In fact, the red map of Warsaw was much larger and more sinister. It is over 17,000 arrested by the WUBP [Provincial Office of Public Security] in Warsaw, more than 4,000 detained by the capital "security police", 8,000 Warsaw insurgents - residents of the capital identified by the Ministry of Security by name and entered in the so-called operational records. This is a picture of the capital that was present throughout the first post-war decade in the shadow of the "red map".

On this map, however, there were not only places of communist repression, but also buildings "occupied" by the Soviets for many years. It was also composed of the buildings which were not destroyed during the war and were seized by the Security Ministry, so that officers living in their walls, such as Różański, Fejgin, Romkowski, Czaplicki, Humer, Dusza, Kaskiewicz, Kwasek and many others, could simply live in comfort with access to  their own stores, kindergartens, schools and health centres. This is how whole departmental enclaves were created in Mokotów, Sadyba, Boernerów, Saska Kępa, Czerniaków, taken over illegally from legitimate owners or designed and built (with the participation of prisoners) on their plots by the MBP in the 1940s and 1950s.

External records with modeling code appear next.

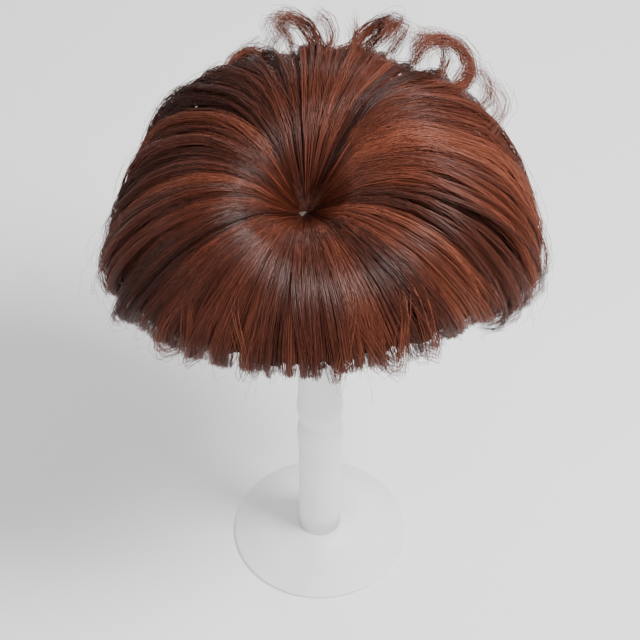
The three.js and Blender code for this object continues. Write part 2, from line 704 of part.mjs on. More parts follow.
const hairTop = material(HAIR_COLOUR, 0.45);
const hairDark = material(HAIR_DARK, 0.5);
const lace = material(LACE_COLOUR, 0.85);
const mono = material(MONO_COLOUR, 0.7);
const tape = material(TAPE_COLOUR, 0.9);
const steel = material(STEEL_COLOUR, 0.35, 0.9);
const plastic = material(STAND_COLOUR, 0.4);

const group = new THREE.Group();

function put(name, geometry, finish, parent = group) {
  const mesh = new THREE.Mesh(geometry, finish);
  mesh.name = name;
  parent.add(mesh);
}

put('stand_foot', standFoot(), plastic);
put('stand_post', standPost(), plastic);
put('stand_knob', standKnob(), plastic);
put('lace_lining', laceLining(), lace);
put('mono_top', monoTop(), mono);
put('edge_binding', edgeBinding(), tape);
put('elastic_band', rearBand(ELASTIC_INSET, ELASTIC_WIDTH, ELASTIC_THICKNESS), tape);
put('weft_outer', rearBand(WEFT_OUTER_INSET, WEFT_WIDTH, WEFT_THICKNESS), hairDark);
put('weft_inner', rearBand(WEFT_INNER_INSET, WEFT_WIDTH, WEFT_THICKNESS), hairDark);
TAB_ANGLES.forEach((angle, n) => put(`lace_tab_${n + 1}`, laceTab(angle), lace));

const frontY = CAP_WIDEST_Y - CAP_FRONT_DEPTH + CLIP_INSET + CLIP_DEPTH / 2;
const rearY = CAP_WIDEST_Y + CAP_REAR_DEPTH - CLIP_INSET - CLIP_DEPTH / 2;
const CLIPS = [
  { side: 'left', x: -CLIP_SIDE_X, y: frontY, facing: -90 },
  { side: 'right', x: CLIP_SIDE_X, y: frontY, facing: -90 },
  { side: 'back', x: 0, y: rearY, facing: 90 },
];
for (const { side, x, y, facing } of CLIPS) {
  const clip = clipGroup(x, y, facing);
  put(`clip_frame_${side}`, clipFrame(), steel, clip);
  put(`clip_comb_${side}`, clipComb(), steel, clip);
  group.add(clip);
}

HAIR_NODES.forEach((node, n) => {
  const next = HAIR_NODES[n + 1] ?? { from: HAIR_NODES[0].from + TURN };
  put(node.name, hairNode(node, next.from), hairTop);
});

export default group;
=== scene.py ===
"""Looks of a short layered hair topper that rests on a plain white post stand.

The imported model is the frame: its cap, clips and stand give every place and size. Each lock of hair
is drawn strand by strand in the space that the frame's hair holds.
"""

import math

import bmesh
import bpy
import numpy as np
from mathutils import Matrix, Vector


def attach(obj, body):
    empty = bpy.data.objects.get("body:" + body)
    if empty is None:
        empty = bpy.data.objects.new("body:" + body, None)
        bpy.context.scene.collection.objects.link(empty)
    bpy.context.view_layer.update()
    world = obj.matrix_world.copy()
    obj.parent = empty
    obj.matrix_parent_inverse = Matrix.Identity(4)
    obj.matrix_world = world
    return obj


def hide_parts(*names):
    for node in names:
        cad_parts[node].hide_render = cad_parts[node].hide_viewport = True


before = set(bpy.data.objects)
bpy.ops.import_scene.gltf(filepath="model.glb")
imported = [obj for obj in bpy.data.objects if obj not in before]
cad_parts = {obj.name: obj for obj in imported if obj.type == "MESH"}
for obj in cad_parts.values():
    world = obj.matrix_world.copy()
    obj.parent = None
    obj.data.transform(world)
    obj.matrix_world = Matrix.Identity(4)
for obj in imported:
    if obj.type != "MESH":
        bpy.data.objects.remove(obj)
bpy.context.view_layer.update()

bl_info = {
    "name": "Hair Topper on a Stand",
    "version": (1, 0, 0),
    "blender": (4, 5, 0),
    "location": "3D View > Sidebar > Topper",
    "description": "Builds the hair, lace cap, clips and stand of a hair topper around its frame",
    "category": "Add Mesh",
}

MM = 0.001
TURN = 360.0
ROOT = "topper_and_stand"
CLIP_SIDES = ("left", "right", "back")

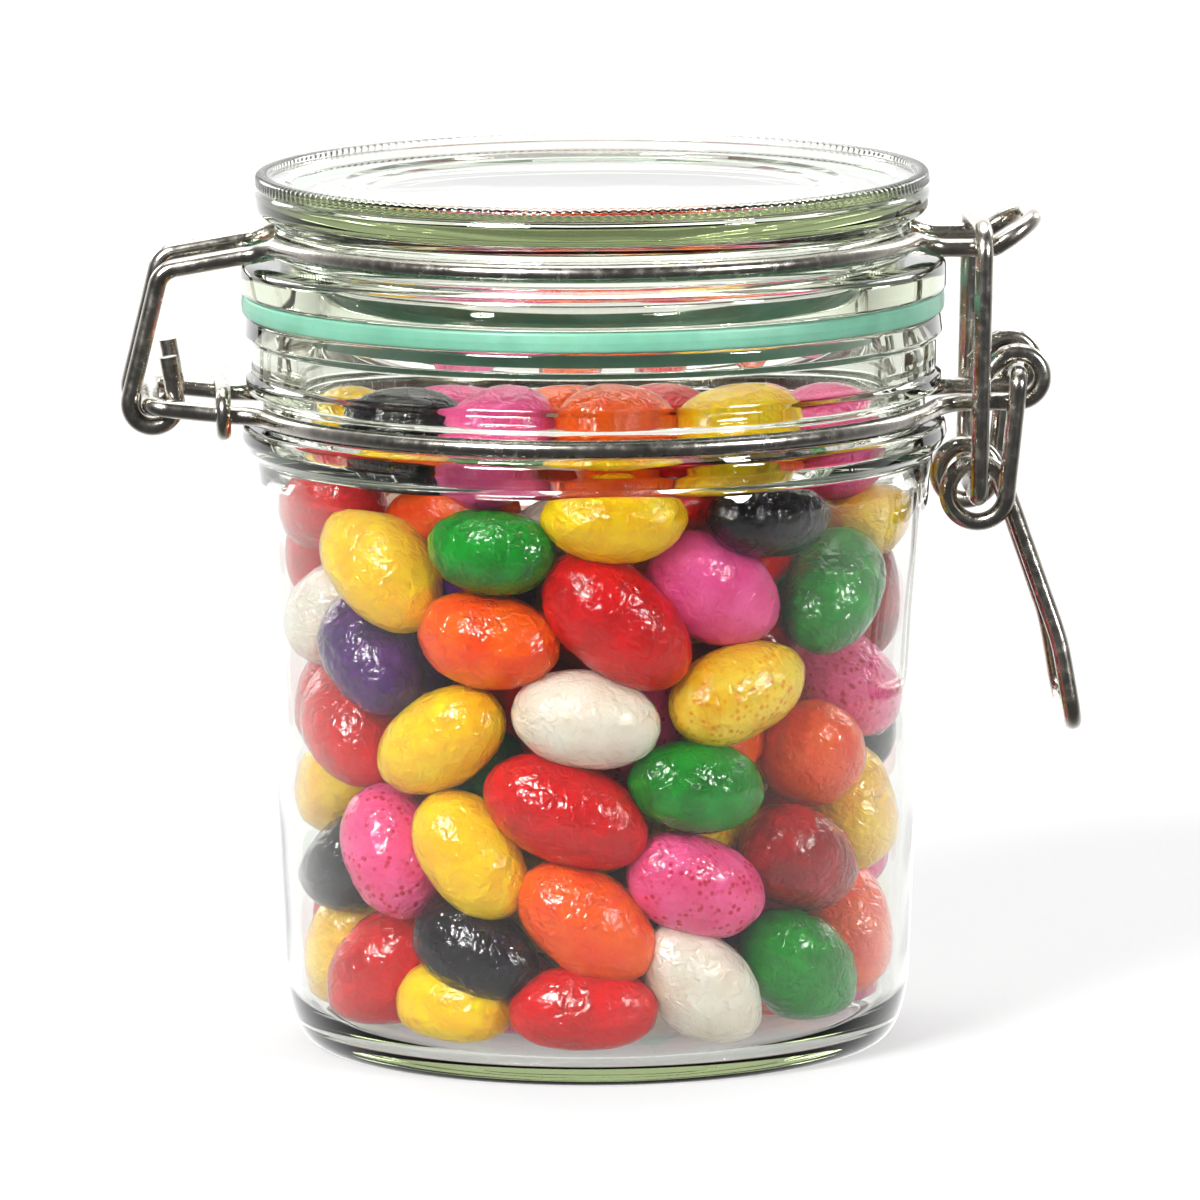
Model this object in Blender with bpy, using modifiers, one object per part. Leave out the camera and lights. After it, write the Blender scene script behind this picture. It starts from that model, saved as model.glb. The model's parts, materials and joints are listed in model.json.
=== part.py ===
"""A clip-top preserving jar filled with jelly beans, one object for each separate piece.

Metres, +Z up. The origin is on the jar's axis at its underside, the front is -Y, the lid's
hinge wires stand out at -X and the clamp at +X.
"""

import math

import bmesh
import bpy
from mathutils import Vector

MM = 0.001
GAP = 0.3 * MM

# Glass
TURN_STEPS = 30
BASE_CORNER_R = 39.5 * MM
BASE_CORNER_HEIGHT = 12.0 * MM
WALL_FOOT_R = 43.5 * MM
WALL_TOP_R = 46.3 * MM
WALL_TOP_Z = 76.0 * MM
WALL_THICKNESS = 2.0 * MM
FLOOR_Z = 2.8 * MM
INNER_CORNER_R = 4.5 * MM
INNER_CORNER_HEIGHT = 6.2 * MM
MOUTH_R = 41.0 * MM
RIM_Z = 101.5 * MM
LID_BOTTOM_Z = RIM_Z + 3.0 * MM
LID_TOP_Z = 121.0 * MM
LID_R = 48.9 * MM
LID_GROOVE_R = 43.9 * MM
NECK_GROOVE_R = 46.0 * MM

# Gasket
GASKET_INNER_R = 41.5 * MM
GASKET_OUTER_R = 48.6 * MM

# Wires
WIRE_R = 1.25 * MM
CLIP_WIRE_R = 1.05 * MM
RING_STEPS = 16
SWERVE_R = 5.0 * MM
GROOVE_FREE = 0.35 * MM

LID_RING_R = LID_GROOVE_R + WIRE_R + GROOVE_FREE
LID_RING_Z = 112.0 * MM
LID_ARM_Y = 9.6 * MM
LID_ARM_Z = 110.6 * MM
HOOK_CENTRE = Vector((-60.95 * MM, 0.0, 90.35 * MM))
HOOK_R = 3.2 * MM
HOOK_ENTRY_DEG = 166.0
HOOK_EXIT_DEG = 369.5
HOOK_STUB = 6.0 * MM
ARM_DROP = 18.1 * MM
TIP_CORNER_X = 55.0 * MM
TIP_LENGTH = 6.6 * MM
TIP_RISE_DEG = 33.0

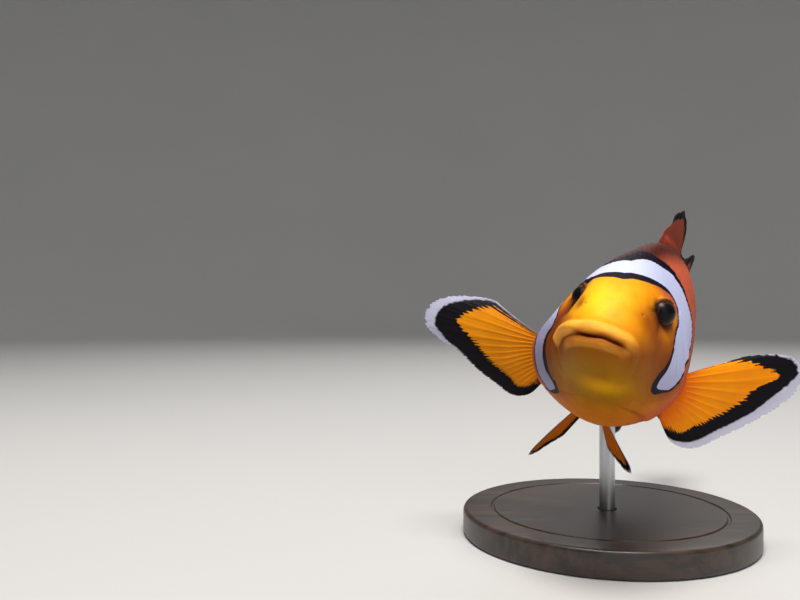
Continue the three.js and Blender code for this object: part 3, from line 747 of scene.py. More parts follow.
def new_object(name, points, faces):
    """An object of these points, in millimetres in the model's frame."""
    mesh = bpy.data.meshes.new(name)
    mesh.from_pydata((np.asarray(points) * MM).tolist(), [], faces)
    mesh.validate()
    mesh.polygons.foreach_set("use_smooth", [True] * len(mesh.polygons))
    piece = bpy.data.objects.new(name, mesh)
    bpy.context.scene.collection.objects.link(piece)
    return piece


def set_number(piece, name, values):
    field = piece.data.attributes.new(name, "FLOAT", "POINT")
    field.data.foreach_set("value", np.asarray(values, np.float32).ravel())


def set_colour(piece, name, values):
    values = np.asarray(values, np.float32).reshape(-1, 3)
    field = piece.data.color_attributes.new(name, "FLOAT_COLOR", "POINT")
    full = np.concatenate([values, np.ones((len(values), 1), np.float32)], axis=1)
    field.data.foreach_set("color", full.ravel())


def set_markings(piece, read):
    """The fields of the markings, as read() takes them from the grid."""
    for name, field in (("bar", BAR), ("ink", INK), ("dim", BAR_SHADE)):
        set_number(piece, name, read(field))
    set_colour(piece, "tone", read(TONE))


def set_uv(piece, name, uv_of_point):
    """A UV map that gives every corner its point's place on the map."""
    layer = piece.data.uv_layers.new(name=name)
    corner = np.zeros(len(piece.data.loops), np.int32)
    piece.data.loops.foreach_get("vertex_index", corner)
    layer.data.foreach_set("uv", np.asarray(uv_of_point, np.float32)[corner].ravel())


def sheet_faces(rows, columns, wrap=False):
    """Quads of a grid of points stored row by row."""
    r = np.arange(rows - 1)[:, None]
    c = np.arange(columns if wrap else columns - 1)[None, :]
    across = (c + 1) % columns
    corners = [r * columns + c, (r + 1) * columns + c, (r + 1) * columns + across, r * columns + across]
    return np.stack(corners, -1).reshape(-1, 4)


def carry(piece, look, slot, *nodes):
    """The piece has this look, rides on the one body and stands for these CAD nodes."""
    piece.data.materials.append(look)
    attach(piece, "root")
    if nodes:
        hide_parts(*nodes)

# ---------------- materials


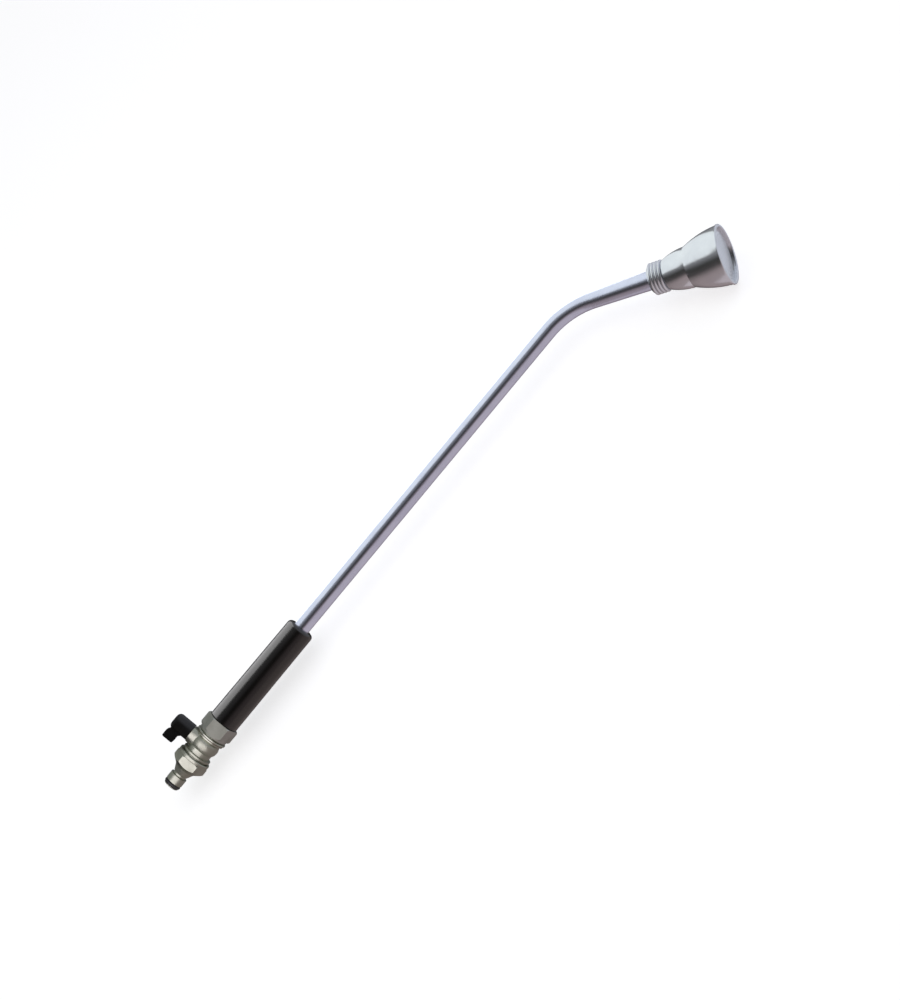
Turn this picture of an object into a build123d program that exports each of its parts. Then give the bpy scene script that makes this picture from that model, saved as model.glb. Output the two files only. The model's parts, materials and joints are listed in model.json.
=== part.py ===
"""Watering wand: quick plug, ball valve, union, grip, bent tube and bell-shaped rose.

Frame, in millimetres: the origin is the centre of the plug's open end, +X runs up the straight
tube and +Z is up with the wand lying down, its bend level. The head turns towards -Y. Threads
are plain cylinders at their outer diameter, with a running clearance between the pair.
"""
import os
from math import cos, pi, radians, sin, sqrt, tan

from build123d import *

# ---- clearances -------------------------------------------------------------------------------
fit = 0.05  # radial clearance of a running fit, a thread pair or a seal on its seat
face_gap = 0.05  # between flat faces that press on each other
soft_gap = 0.3  # between a moulded part and a neighbour that moves past it
seal_gap = 0.02  # between an O-ring and the faces that squeeze it
groove_play = 0.1  # on either side of an O-ring in its groove
edge_break = 0.5  # turned-down edges of the metal parts

# ---- overall layout ---------------------------------------------------------------------------
bend_x = 589.0  # from the plug's open end to the corner where both tube axes meet
bend_angle = 43.0  # degrees between the straight tube and the head
bend_radius = 70.0  # of the tube's centreline
valve_clock = 43.0  # degrees of the valve stem above the level plane, towards +Y
overlap = 1.0  # how far tools that only cut reach past what they cut

# ---- plug -------------------------------------------------------------------------------------
plug_bore_r = 4.0
nose_lip_r = 7.7
nose_lip_length = 0.9
plug_ring_section_r = 1.7
plug_ring_r = 8.55  # outer radius of the O-ring
collar_r = 8.6  # locking collar
collar_length = 7.8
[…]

Some of the Security officers, such as Bronisław Szczerbakowski returned thanks to the departmental quarters, to their former work places, e.g. 8 Strzelecka Street. They did not regret anything. They were not disturbed by the cell numbers remaining on the basement doors, or hundreds of inscriptions carved on the walls, or the bodies of those buried nearby. Paradoxically, thanks to their peculiar - difficult to understand - sense of sensitivity many material traces of communist terror – such as those preserved in Strzelecka Street - have remained to this day, providing an indisputable testimony to the existence of the "red map of Warsaw".